# Materials provided:
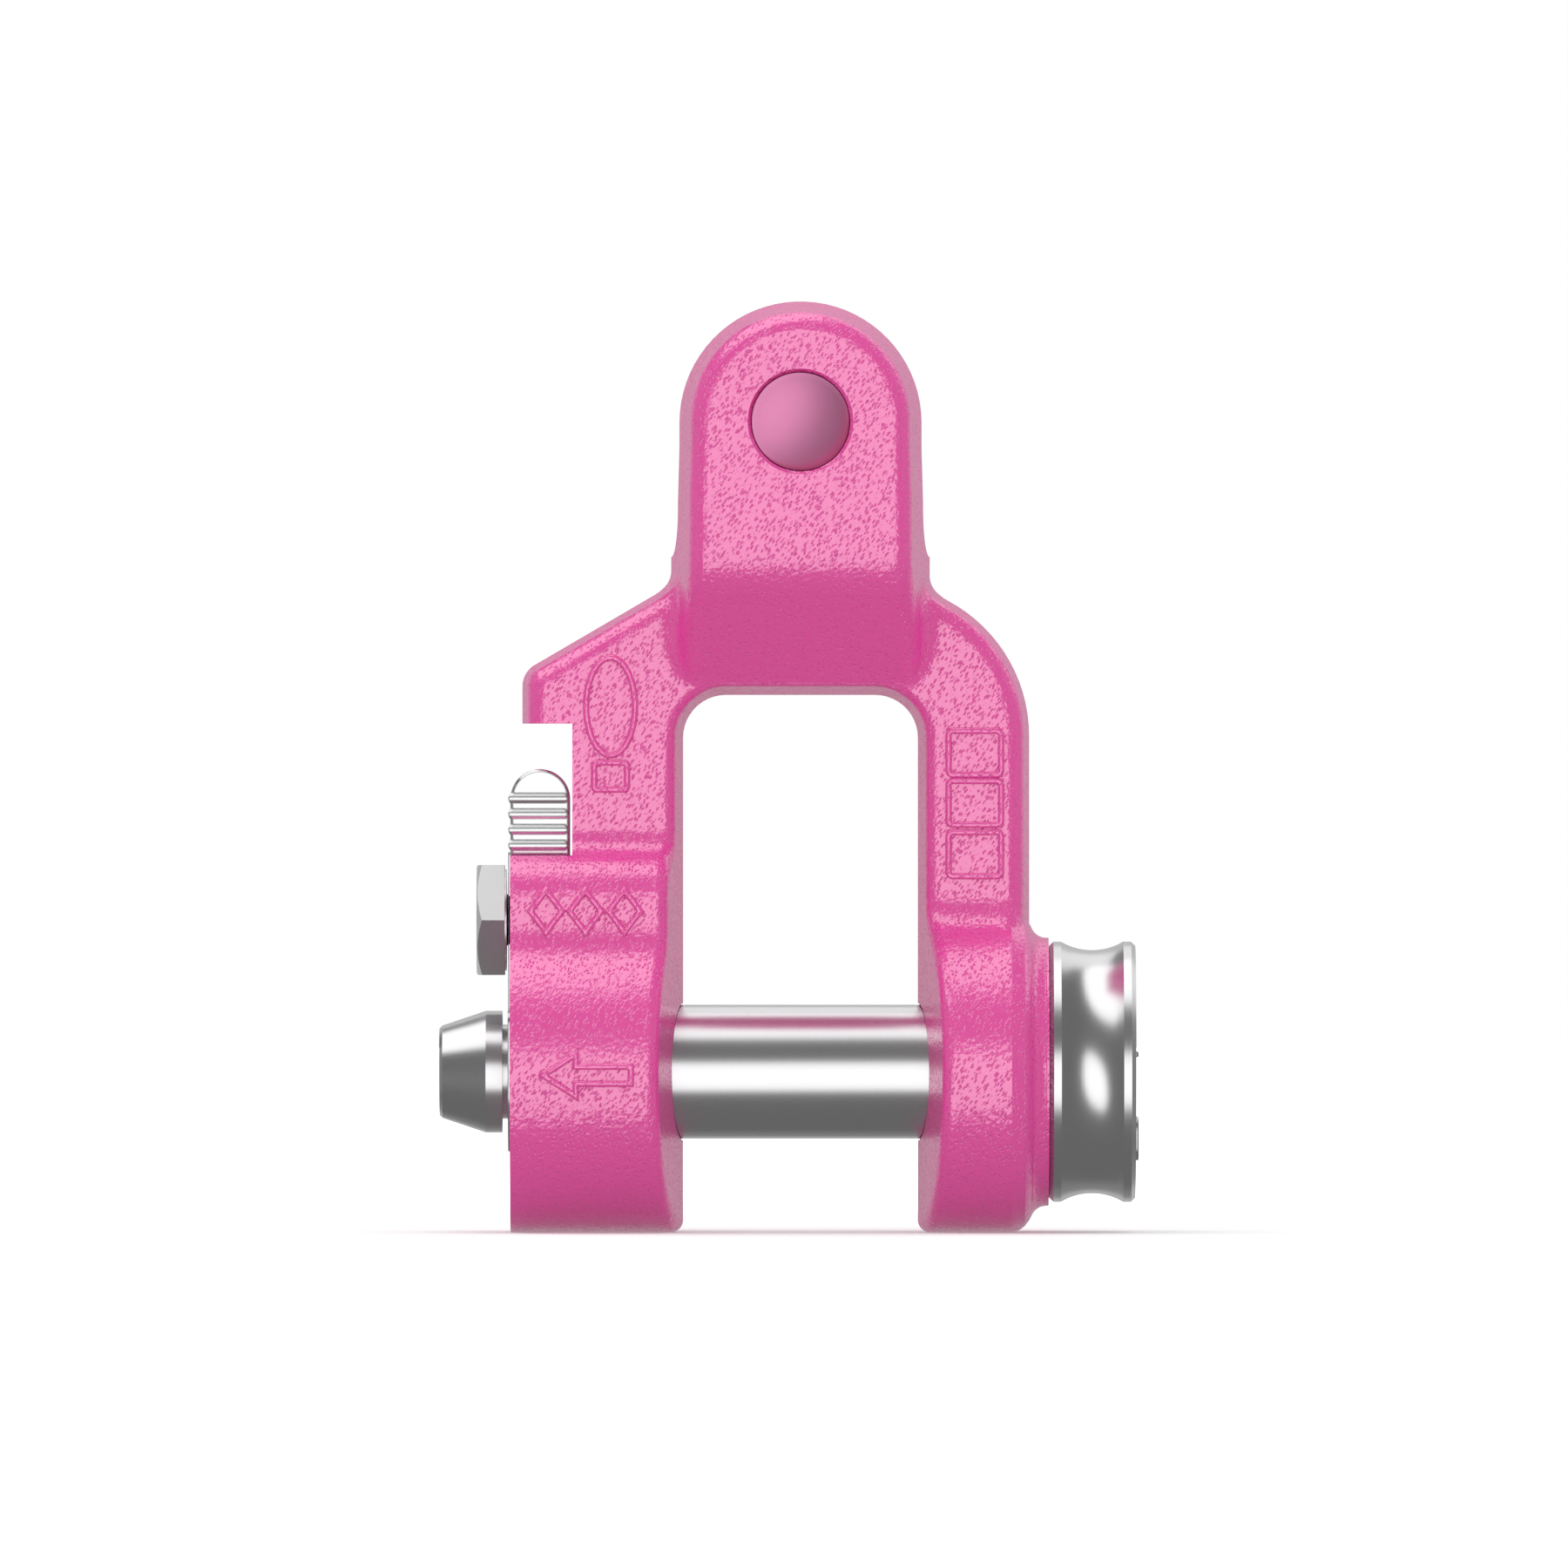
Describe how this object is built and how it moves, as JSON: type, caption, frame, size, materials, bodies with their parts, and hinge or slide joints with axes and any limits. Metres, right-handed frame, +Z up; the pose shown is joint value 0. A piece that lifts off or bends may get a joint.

---

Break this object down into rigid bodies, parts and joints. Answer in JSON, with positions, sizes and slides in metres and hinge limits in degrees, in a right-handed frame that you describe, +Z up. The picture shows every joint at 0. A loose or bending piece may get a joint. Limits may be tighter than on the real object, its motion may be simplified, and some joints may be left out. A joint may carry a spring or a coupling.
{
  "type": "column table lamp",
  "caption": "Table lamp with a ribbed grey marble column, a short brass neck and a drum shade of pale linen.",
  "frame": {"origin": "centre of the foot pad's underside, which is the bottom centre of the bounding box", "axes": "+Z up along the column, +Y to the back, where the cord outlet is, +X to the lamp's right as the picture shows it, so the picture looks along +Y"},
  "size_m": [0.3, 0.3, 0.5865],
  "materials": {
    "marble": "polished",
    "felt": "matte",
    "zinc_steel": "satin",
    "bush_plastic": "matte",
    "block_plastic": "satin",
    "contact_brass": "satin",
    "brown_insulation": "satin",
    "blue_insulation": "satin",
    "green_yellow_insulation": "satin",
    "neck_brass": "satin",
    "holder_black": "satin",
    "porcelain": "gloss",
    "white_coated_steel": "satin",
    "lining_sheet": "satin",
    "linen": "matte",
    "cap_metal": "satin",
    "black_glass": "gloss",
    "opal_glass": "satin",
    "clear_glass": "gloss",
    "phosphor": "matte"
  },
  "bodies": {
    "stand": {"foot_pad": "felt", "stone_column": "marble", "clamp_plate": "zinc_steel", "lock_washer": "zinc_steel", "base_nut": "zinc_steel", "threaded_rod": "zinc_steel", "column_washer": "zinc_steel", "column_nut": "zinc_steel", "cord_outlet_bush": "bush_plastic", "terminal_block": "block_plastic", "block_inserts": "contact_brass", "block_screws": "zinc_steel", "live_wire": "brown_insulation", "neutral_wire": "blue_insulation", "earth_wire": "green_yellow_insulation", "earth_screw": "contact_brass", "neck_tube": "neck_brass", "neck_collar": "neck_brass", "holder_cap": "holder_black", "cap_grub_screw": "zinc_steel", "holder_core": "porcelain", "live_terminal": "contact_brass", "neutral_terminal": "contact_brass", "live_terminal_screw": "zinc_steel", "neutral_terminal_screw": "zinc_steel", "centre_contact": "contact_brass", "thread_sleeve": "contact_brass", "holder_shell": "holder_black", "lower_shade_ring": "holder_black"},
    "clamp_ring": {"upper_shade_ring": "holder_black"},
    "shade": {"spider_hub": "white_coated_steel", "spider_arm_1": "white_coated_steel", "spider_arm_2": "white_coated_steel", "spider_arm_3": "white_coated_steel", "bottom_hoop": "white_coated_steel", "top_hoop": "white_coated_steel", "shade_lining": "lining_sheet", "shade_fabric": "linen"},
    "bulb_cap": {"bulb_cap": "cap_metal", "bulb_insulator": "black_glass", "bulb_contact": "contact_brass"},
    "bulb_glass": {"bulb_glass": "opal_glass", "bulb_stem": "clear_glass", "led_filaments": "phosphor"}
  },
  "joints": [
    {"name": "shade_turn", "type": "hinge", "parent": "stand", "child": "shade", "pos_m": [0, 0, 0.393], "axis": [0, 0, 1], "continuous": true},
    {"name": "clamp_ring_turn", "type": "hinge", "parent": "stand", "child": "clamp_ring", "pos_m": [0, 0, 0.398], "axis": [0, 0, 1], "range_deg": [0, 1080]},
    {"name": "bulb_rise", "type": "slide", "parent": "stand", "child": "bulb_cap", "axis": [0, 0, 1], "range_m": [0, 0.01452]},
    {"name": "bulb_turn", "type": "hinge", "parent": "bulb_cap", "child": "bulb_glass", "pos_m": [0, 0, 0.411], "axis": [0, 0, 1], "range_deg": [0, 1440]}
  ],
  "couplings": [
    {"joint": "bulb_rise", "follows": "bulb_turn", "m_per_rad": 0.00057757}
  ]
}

# Stated exercise:
Pick out and copy the lines of the material that include the word "with".

# Complete answer:
Describe how this object is built and how it moves, as JSON: type, caption, frame, size, materials, bodies with their parts, and hinge or slide joints with axes and any limits. Metres, right-handed frame, +Z up; the pose shown is joint value 0. A piece that lifts off or bends may get a joint.
Break this object down into rigid bodies, parts and joints. Answer in JSON, with positions, sizes and slides in metres and hinge limits in degrees, in a right-handed frame that you describe, +Z up. The picture shows every joint at 0. A loose or bending piece may get a joint. Limits may be tighter than on the real object, its motion may be simplified, and some joints may be left out. A joint may carry a spring or a coupling.
  "caption": "Table lamp with a ribbed grey marble column, a short brass neck and a drum shade of pale linen.",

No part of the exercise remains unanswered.